Vast Space Enters Satellite Market Alongside Commercial Space Station Plans
Vast Space Enters Satellite Market Alongside Commercial Space Station Plans
Vast Space, the California startup building commercial space stations, announced today a strategic diversification: a new line of high-power satellites designed for demanding orbital applications.
Two Products, One Manufacturing Base
Vast's move mirrors classic aerospace consolidation. Rather than focusing purely on station modules, the company is leveraging its $1 billion investment in manufacturing infrastructure—including state-of-the-art clean rooms built for spacecraft production—to enter the increasingly competitive satellite sector.
The company's primary focus remains Haven-1, the inaugural commercial space station expected to launch in 2026 following successful qualification testing of its pathfinder module. But satellites represent significant additional revenue potential.

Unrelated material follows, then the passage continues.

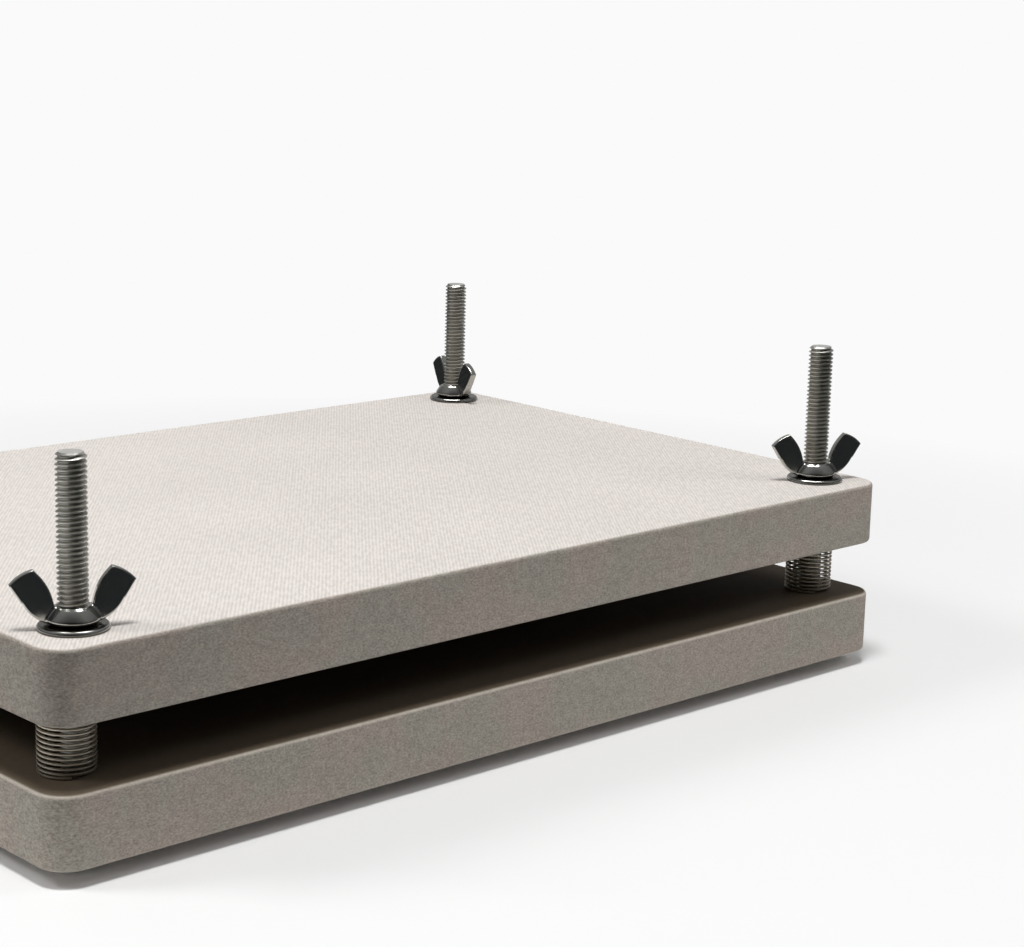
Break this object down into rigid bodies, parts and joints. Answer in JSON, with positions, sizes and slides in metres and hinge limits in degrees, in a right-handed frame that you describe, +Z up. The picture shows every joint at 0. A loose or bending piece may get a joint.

The Satellite Market is Exploding
The numbers tell the story:
- For decades, Earth orbit housed roughly 4,000 satellites
- That number has grown to 14,000 in just five years, primarily due to SpaceX's Starlink expansion
- Industry estimates suggest 500,000 satellites will orbit Earth within a decade
This growth is driven by communications, Earth observation, orbital data centers, and emerging applications we haven't even conceived yet.
Vast's Market Position
Traditional aerospace titans—Boeing, Lockheed Martin, Northrop Grumman, Maxar—built expensive, bespoke satellite designs costing tens to hundreds of millions of dollars each.
The landscape has shifted:
- The U.S. Space Development Agency now prefers proliferated constellations of smaller satellites over centralized, expensive assets
- Falcon 9's increased launch cadence and rideshare missions have made small-to-medium satellite deployment economical
- A new generation of manufacturers (K2 Space, Rocket Lab, Blue Canyon) are building modular, cost-effective alternatives
Vast's competitive edge is manufacturing maturity. Most satellite startups are still emerging with immature products. If Vast executes, their established clean rooms and supply chain could position them as a market leader, particularly for power-hungry applications.
Numbers Game
Of an expected 500,000 new satellites over the next decade, perhaps 10% might be available to companies like Vast (the other 90% reserved for SpaceX, Amazon, Blue Origin, and other megaplayers). That's still 50,000 potential satellites—a market worth competing for.
This move doesn't diminish Vast's commitment to space stations. It diversifies revenue streams while maximizing their existing infrastructure. In space commerce, that kind of vertical integration is increasingly common.